Il est vrai que, même si l’histoire de Don’t Worry Darling se déroule dans les années 1950, les discours prônant le retour aux valeurs « traditionnelles » ressemblent étrangement à ceux qu’empruntent aujourd’hui certains leaders ultraconservateurs un peu partout dans le monde.

Don’t Worry Darling est malheureusement très actuel, mais il est aussi intemporel. Je ne crois pas qu’un jour viendra où l’idée de contrôler le corps de quelqu’un ne méritera pas d’être combattue.

Olivia Wilde, réalisatrice

« J’ai volontairement mis dans ce film un aspect provocant et j’espère qu’il suscitera la discussion. Cela dit, nous avons voulu qu’il soit divertissant avant tout », a ajouté la réalisatrice.

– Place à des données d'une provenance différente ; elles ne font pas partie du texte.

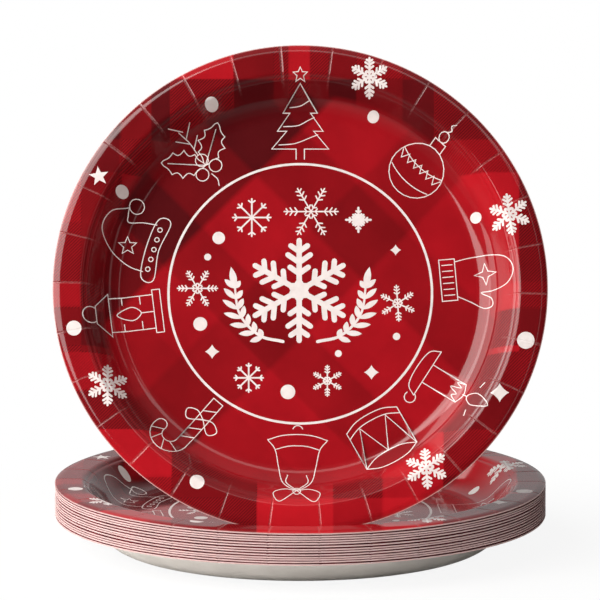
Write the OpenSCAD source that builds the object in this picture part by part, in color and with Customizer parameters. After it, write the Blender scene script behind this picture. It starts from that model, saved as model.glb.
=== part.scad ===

À ce chapitre, Olivia Wilde, qui avait offert l’excellent Booksmart, a réussi son pari. Les scènes de fêtes, de rassemblements dans un endroit paradisiaque en apparence, ces vieilles voitures rutilantes qui sortent toutes des entrées de garage au même moment, bref, la direction artistique ramène l’iconographie de l’époque dans tout son éclat. On nous réserve également des revirements inattendus, qui ajoutent à la pertinence de l’histoire. Outre les deux têtes d’affiche, Don’t Worry Darling met aussi en vedette Chris Pine. Ce dernier prête ses traits à un leader charismatique qui dirige le fameux projet au service duquel tous les hommes de la communauté mettent leur expertise.

« Je n’ai pas composé mon personnage à partir de quelqu’un en particulier, mais tous les leaders de ce genre utilisent les mots comme une arme », a-t-il déclaré.

Don’t Worry Darling (Ne t’inquiète pas chérie) prendra l’affiche le 23 septembre au Québec.